Information given:

◇ ◇ ◇

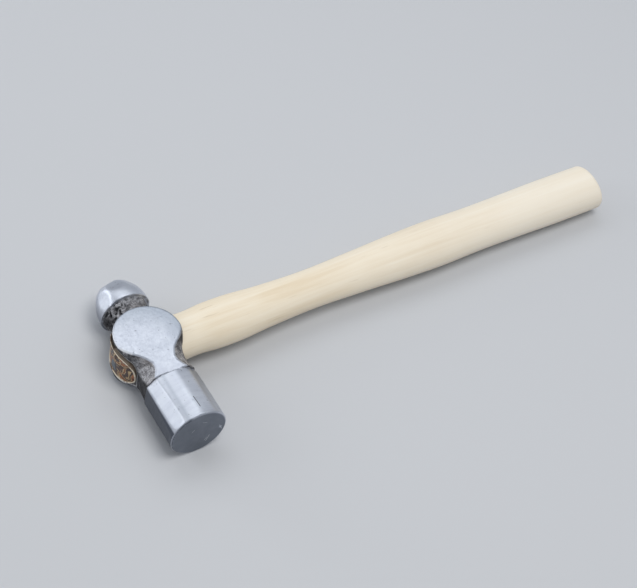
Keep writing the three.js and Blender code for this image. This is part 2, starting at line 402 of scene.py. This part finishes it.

◇ ◇ ◇

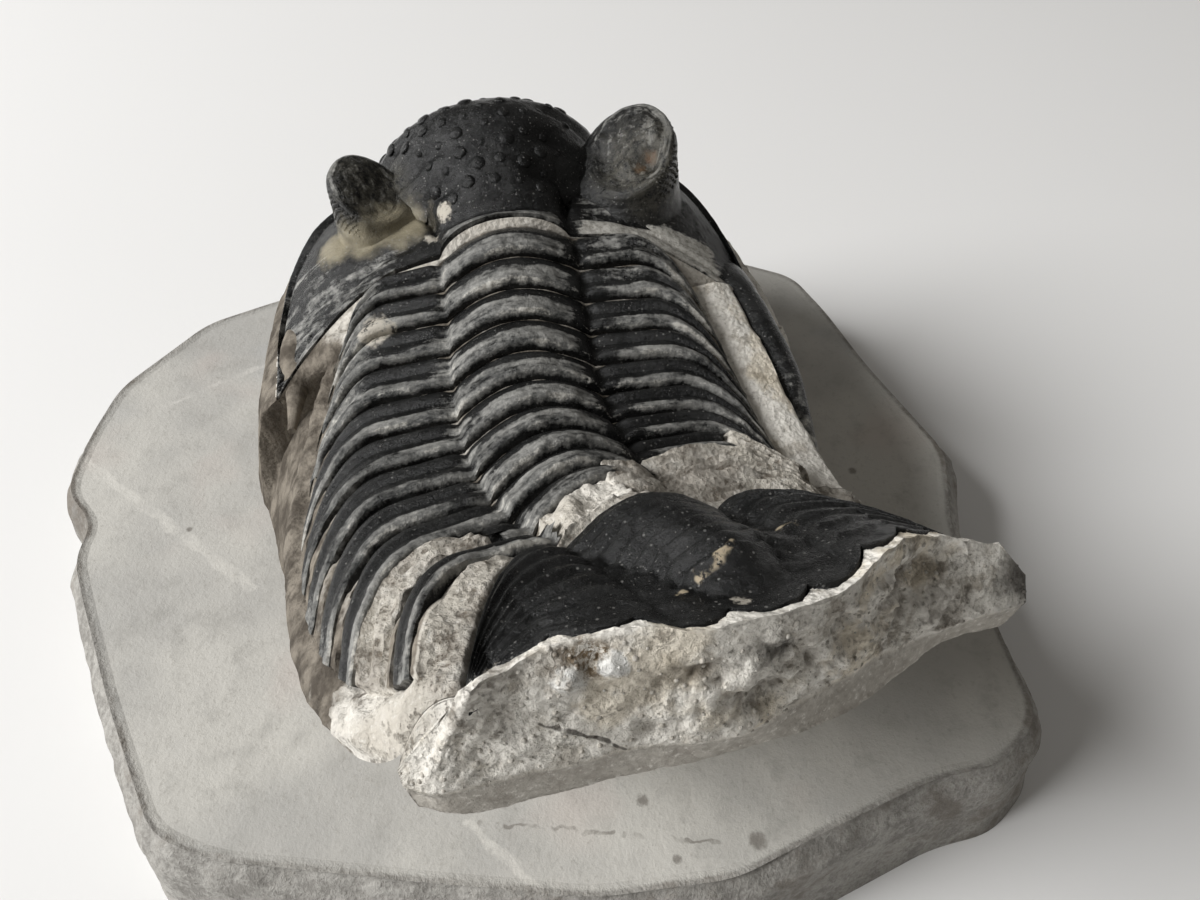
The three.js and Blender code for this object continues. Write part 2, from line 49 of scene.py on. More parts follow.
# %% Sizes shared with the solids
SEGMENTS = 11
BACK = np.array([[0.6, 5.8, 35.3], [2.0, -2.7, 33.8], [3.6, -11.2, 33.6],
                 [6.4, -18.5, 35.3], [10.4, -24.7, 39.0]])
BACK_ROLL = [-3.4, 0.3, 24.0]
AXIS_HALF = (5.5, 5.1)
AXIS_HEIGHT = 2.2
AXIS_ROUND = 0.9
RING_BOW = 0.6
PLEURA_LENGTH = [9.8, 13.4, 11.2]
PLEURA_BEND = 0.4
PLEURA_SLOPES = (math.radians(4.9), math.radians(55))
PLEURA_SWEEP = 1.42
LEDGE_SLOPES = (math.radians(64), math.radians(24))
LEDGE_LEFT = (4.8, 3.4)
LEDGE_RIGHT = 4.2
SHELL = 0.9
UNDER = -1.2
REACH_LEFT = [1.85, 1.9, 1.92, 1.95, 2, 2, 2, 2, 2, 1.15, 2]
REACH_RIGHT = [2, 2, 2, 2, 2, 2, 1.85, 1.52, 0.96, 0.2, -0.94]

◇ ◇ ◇

Exercise requirements: Take exactly the lines from the one containing "The three.js and Blender code for this object" through the one containing "0.96, 0.2, -0.94]" in the data above, and output them with nothing added.

Exercise answer:
The three.js and Blender code for this object continues. Write part 2, from line 49 of scene.py on. More parts follow.
# %% Sizes shared with the solids
SEGMENTS = 11
BACK = np.array([[0.6, 5.8, 35.3], [2.0, -2.7, 33.8], [3.6, -11.2, 33.6],
                 [6.4, -18.5, 35.3], [10.4, -24.7, 39.0]])
BACK_ROLL = [-3.4, 0.3, 24.0]
AXIS_HALF = (5.5, 5.1)
AXIS_HEIGHT = 2.2
AXIS_ROUND = 0.9
RING_BOW = 0.6
PLEURA_LENGTH = [9.8, 13.4, 11.2]
PLEURA_BEND = 0.4
PLEURA_SLOPES = (math.radians(4.9), math.radians(55))
PLEURA_SWEEP = 1.42
LEDGE_SLOPES = (math.radians(64), math.radians(24))
LEDGE_LEFT = (4.8, 3.4)
LEDGE_RIGHT = 4.2
SHELL = 0.9
UNDER = -1.2
REACH_LEFT = [1.85, 1.9, 1.92, 1.95, 2, 2, 2, 2, 2, 1.15, 2]
REACH_RIGHT = [2, 2, 2, 2, 2, 2, 1.85, 1.52, 0.96, 0.2, -0.94]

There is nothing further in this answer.